If you are not bisexual, do you feel there’s a negative stigma around you and why? What could change this for others moving forward?
Yes, I see that there are actually two negative bisexual stigmas happening in this community. One is that all women are bi, and so we act as such. No one should assume that all women who are in this community want to touch and be touched by other women. Two is that men aren’t allowed to be with other men, and if that if they want to, they shouldn’t talk about it. We can shift this thinking by accepting that sexual preference and desires are on a spectrum, and it is OK to enjoy bi pleasures and also equally OK not to have desires to be with a same-sex partner. Either way, don’t assume and always get clarification and consent before engaging.
If communication is key to success in any relationship, what advice do you have for women to bring up the topic of entering the Lifestyle without their partner feeling they just want to “sleep around” or that their partner is “not enough?”
Communication is key! We need to remember that we all come from different experiences that mold us into how we act or react in every moment.
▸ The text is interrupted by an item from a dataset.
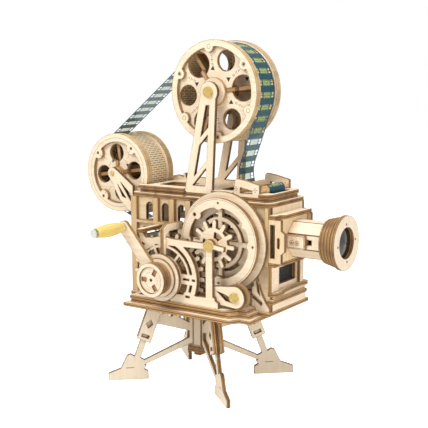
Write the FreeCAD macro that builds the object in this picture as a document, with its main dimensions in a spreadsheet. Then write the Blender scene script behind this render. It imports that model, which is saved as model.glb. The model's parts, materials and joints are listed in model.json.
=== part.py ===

So unless we ask our partners and talk it through, we are never going to fully understand if the concept of non-monogamy will bring up a feeling that our partner is “not enough” for us, or if our partner first perceives the ask as “just wanting to sleep around.” Sometimes our first reaction is a habitual programmed one, resonating with some pings of jealousy or misunderstanding. There are a few key things to remember when asking for something of this nature.
- First, get clear on what your intentions are. How do you want to feel, what experiences do you want to have, and what does that look like to you?
- Timing. When you choose to bring it up, it is essential that it isn’t a stressful and chaotic time.
- Keep it within your own desires and needs. Do not manipulate your partner to get consent or make it seem like it is something they want if it is something you want. Own your sexuality, whatever that looks like.